DIRECTIVE: Reproduce all of the material word for word.
[begin GIVEN DATA]
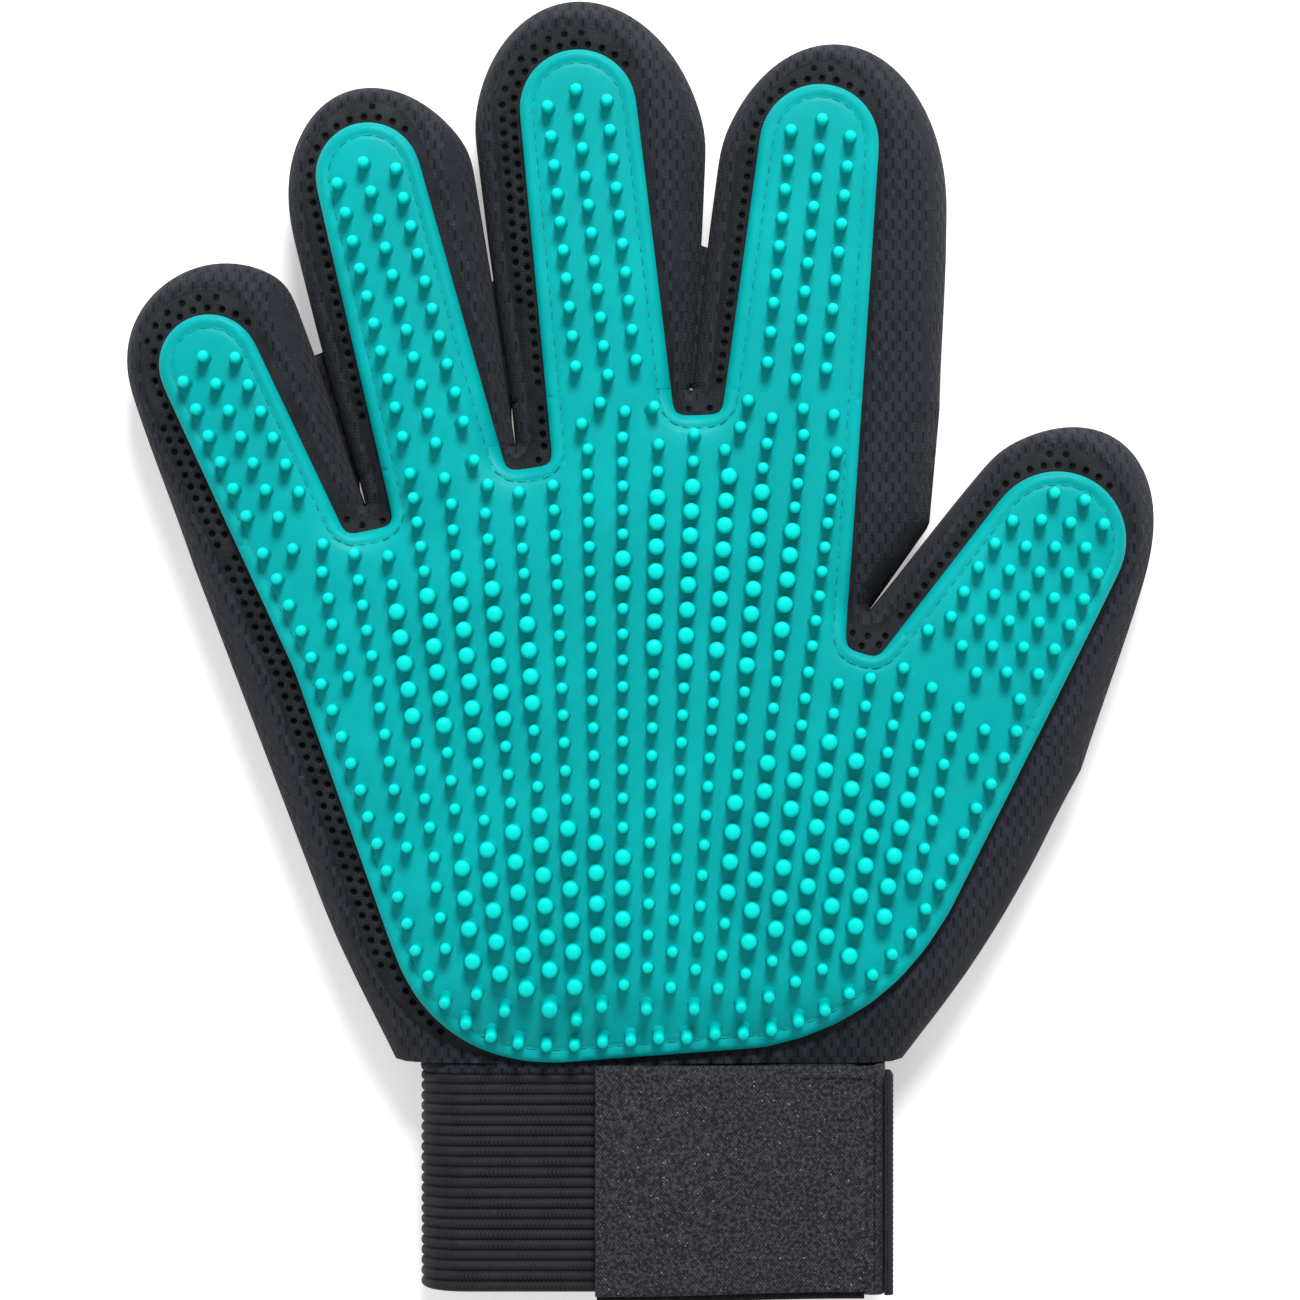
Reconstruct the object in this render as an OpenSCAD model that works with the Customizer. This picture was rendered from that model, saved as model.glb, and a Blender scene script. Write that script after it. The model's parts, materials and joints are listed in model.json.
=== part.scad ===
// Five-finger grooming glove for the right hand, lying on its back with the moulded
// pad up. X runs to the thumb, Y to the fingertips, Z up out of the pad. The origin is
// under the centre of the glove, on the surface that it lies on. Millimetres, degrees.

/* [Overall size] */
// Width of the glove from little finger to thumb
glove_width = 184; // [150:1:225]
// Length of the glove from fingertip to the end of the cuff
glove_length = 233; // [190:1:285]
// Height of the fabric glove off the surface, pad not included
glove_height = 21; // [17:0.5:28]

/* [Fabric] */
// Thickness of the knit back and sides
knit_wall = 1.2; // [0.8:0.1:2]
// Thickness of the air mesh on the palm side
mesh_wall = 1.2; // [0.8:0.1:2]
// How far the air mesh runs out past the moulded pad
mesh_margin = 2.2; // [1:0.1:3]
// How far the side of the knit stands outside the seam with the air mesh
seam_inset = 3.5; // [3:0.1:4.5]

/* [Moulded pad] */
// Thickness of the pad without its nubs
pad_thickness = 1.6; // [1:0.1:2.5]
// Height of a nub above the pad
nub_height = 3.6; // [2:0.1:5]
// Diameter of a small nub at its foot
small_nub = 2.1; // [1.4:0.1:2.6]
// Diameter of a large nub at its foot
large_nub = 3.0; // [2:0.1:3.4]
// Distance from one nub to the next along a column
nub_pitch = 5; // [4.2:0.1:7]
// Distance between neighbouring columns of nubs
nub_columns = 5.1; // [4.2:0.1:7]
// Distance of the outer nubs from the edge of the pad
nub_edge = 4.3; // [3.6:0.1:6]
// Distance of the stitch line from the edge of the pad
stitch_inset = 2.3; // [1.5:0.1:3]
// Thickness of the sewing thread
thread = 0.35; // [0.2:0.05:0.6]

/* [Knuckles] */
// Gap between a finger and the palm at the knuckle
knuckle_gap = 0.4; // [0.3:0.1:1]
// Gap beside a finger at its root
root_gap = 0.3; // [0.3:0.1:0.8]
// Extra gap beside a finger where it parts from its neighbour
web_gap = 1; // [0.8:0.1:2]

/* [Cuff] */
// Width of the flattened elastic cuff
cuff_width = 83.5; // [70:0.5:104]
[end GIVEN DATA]
TASK RESPONSE:
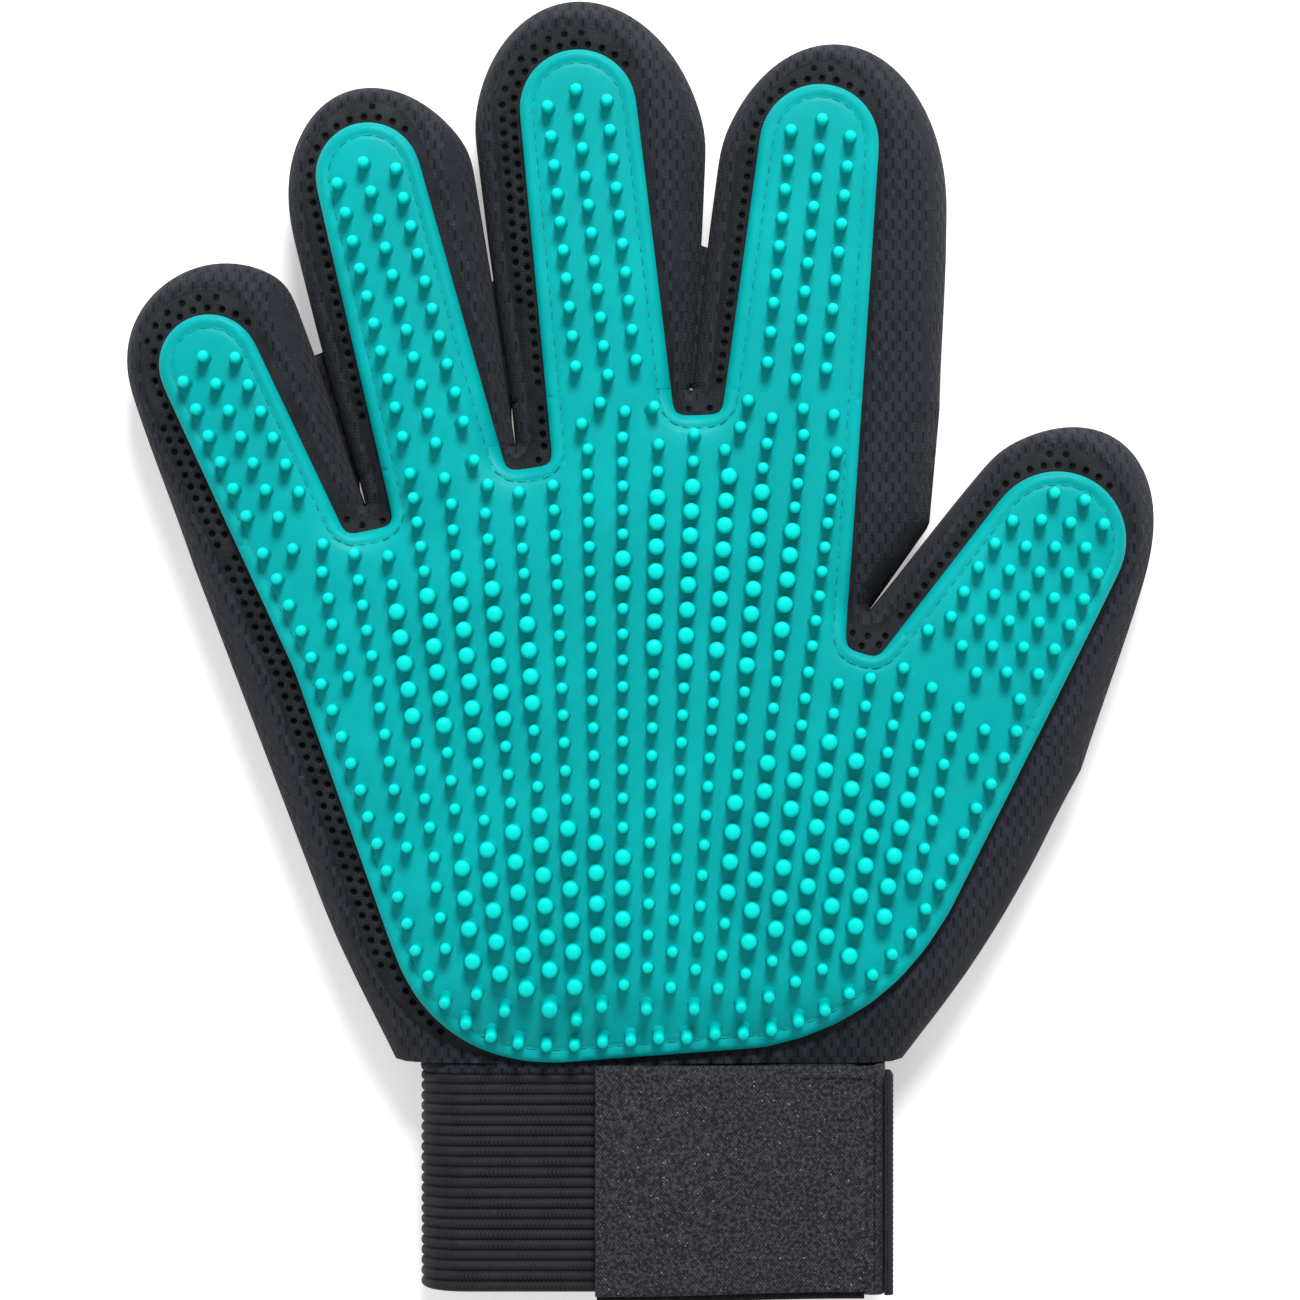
Reconstruct the object in this render as an OpenSCAD model that works with the Customizer. This picture was rendered from that model, saved as model.glb, and a Blender scene script. Write that script after it. The model's parts, materials and joints are listed in model.json.
=== part.scad ===
// Five-finger grooming glove for the right hand, lying on its back with the moulded
// pad up. X runs to the thumb, Y to the fingertips, Z up out of the pad. The origin is
// under the centre of the glove, on the surface that it lies on. Millimetres, degrees.

/* [Overall size] */
// Width of the glove from little finger to thumb
glove_width = 184; // [150:1:225]
// Length of the glove from fingertip to the end of the cuff
glove_length = 233; // [190:1:285]
// Height of the fabric glove off the surface, pad not included
glove_height = 21; // [17:0.5:28]

/* [Fabric] */
// Thickness of the knit back and sides
knit_wall = 1.2; // [0.8:0.1:2]
// Thickness of the air mesh on the palm side
mesh_wall = 1.2; // [0.8:0.1:2]
// How far the air mesh runs out past the moulded pad
mesh_margin = 2.2; // [1:0.1:3]
// How far the side of the knit stands outside the seam with the air mesh
seam_inset = 3.5; // [3:0.1:4.5]

/* [Moulded pad] */
// Thickness of the pad without its nubs
pad_thickness = 1.6; // [1:0.1:2.5]
// Height of a nub above the pad
nub_height = 3.6; // [2:0.1:5]
// Diameter of a small nub at its foot
small_nub = 2.1; // [1.4:0.1:2.6]
// Diameter of a large nub at its foot
large_nub = 3.0; // [2:0.1:3.4]
// Distance from one nub to the next along a column
nub_pitch = 5; // [4.2:0.1:7]
// Distance between neighbouring columns of nubs
nub_columns = 5.1; // [4.2:0.1:7]
// Distance of the outer nubs from the edge of the pad
nub_edge = 4.3; // [3.6:0.1:6]
// Distance of the stitch line from the edge of the pad
stitch_inset = 2.3; // [1.5:0.1:3]
// Thickness of the sewing thread
thread = 0.35; // [0.2:0.05:0.6]

/* [Knuckles] */
// Gap between a finger and the palm at the knuckle
knuckle_gap = 0.4; // [0.3:0.1:1]
// Gap beside a finger at its root
root_gap = 0.3; // [0.3:0.1:0.8]
// Extra gap beside a finger where it parts from its neighbour
web_gap = 1; // [0.8:0.1:2]

/* [Cuff] */
// Width of the flattened elastic cuff
cuff_width = 83.5; // [70:0.5:104]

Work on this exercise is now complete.